White Coat Investor wrote: Tue Nov 15, 2022 4:17 pmI'm not criticizing. I did a bunch of this kind of stuff. I'm just saying that it didn't matter in the long run/big picture. The amount of my wealth that came from this sort of stuff is a rounding error if it can be detected at all.
At a glance, I would tend to agree with you. For those who have amassed a huge source of wealth, futzing around with CC's seem meaningless. However, I've started reading the Atomic Habits book. It's been great reading so far! In it, the author discusses that tiny changes compound hugely over time. I think that the smart and judicious use of CC's (having 0% APR's) consistently over a period of time will indeed move the needle significantly. It has been a huge boost for me as my income/net worth is small compared to an average Boglehead.
White Coat Investor wrote:If you're going to use leverage to build wealth, do it in a meaningful way. Start with a book called The Value of Debt. Basically, the recommendation is to hold debt in a ratio where your total debt is 15-35% of your total assets and is at as low of a rate as possible, tax deductible where possible, non callable where possible, on as good of terms as possible etc.
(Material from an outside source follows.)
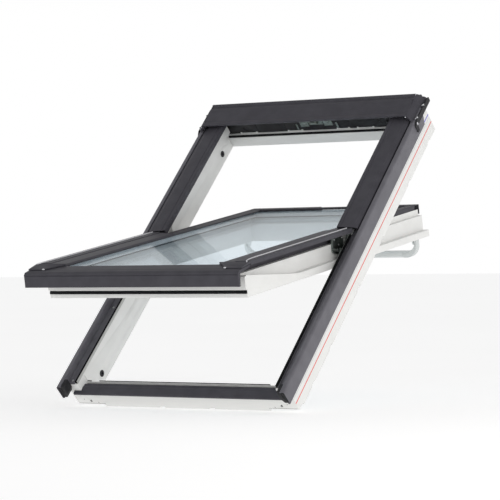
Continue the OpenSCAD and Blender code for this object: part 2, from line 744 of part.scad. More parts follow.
// Curved end of the control bar, carried on the pin of its bracket.
module end_cap() {
    inner = cap_curve - 14;
    color(SILVER) in_sash() difference() {
        union() {
            along_v(bar_v - bar_t / 2, bar_v + bar_t / 2) polygon(concat(
                [[bar_w / 2, bar_lo]],
                arc([cap_out_u - cap_curve, bar_lo + cap_curve], cap_curve, 270, 360, 10),
                [[cap_out_u, bar_pivot_w + 4], [cap_in_u, bar_pivot_w + 4]],
                arc([cap_in_u - inner, bar_hi + inner], inner, 360, 270, 8), [[bar_w / 2, bar_hi]]));
            rod_u(cap_in_u, cap_out_u, bar_v, bar_pivot_w + 4, bar_t / 2);
        }
        rod_u(cap_in_u - 1, cap_out_u - 1.5, bar_v, bar_pivot_w, 4 + pin_gap);
    }
}

module bar_right_end_cap() { end_cap(); }
module bar_left_end_cap() { on_left() end_cap(); }

// Brackets on the room face of the top rail, each with the pin that an end cap turns on.
module bar_brackets() {
    color(SILVER) in_sash() for (s = [0, 1]) mirror([s, 0, 0]) {
        box_uvw([cap_in_u - 26, bar_v - 14, sash_in - 3], [cap_in_u - cap_gap, bar_v + 12, sash_in]);
        along_u(cap_in_u - 8, cap_in_u - cap_gap) polygon([[bar_v - 12, sash_in - 3],
            [bar_v + 10, sash_in - 3], [bar_v + 6, bar_pivot_w - 6], [bar_v - 6, bar_pivot_w - 6]]);
        rod_u(cap_in_u - 8, cap_out_u - 2, bar_v, bar_pivot_w, 4);
    }
}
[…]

So if your net worth is $50K, messing around with credit cards might make a difference. If your net worth is $5 million, you're going to need home equity loans on rental properties and a margin account.
I love that book, The Value of Debt. I feel the author missed one huge opportunity in addressing SORR. Using CC's (w/ 0% APR's) over a period of time can help manage cash flow/finances for daily life, mitigating SORR in downturns. This is a huge deal, even for those high net worth individuals whose CC usage may not even move the needle.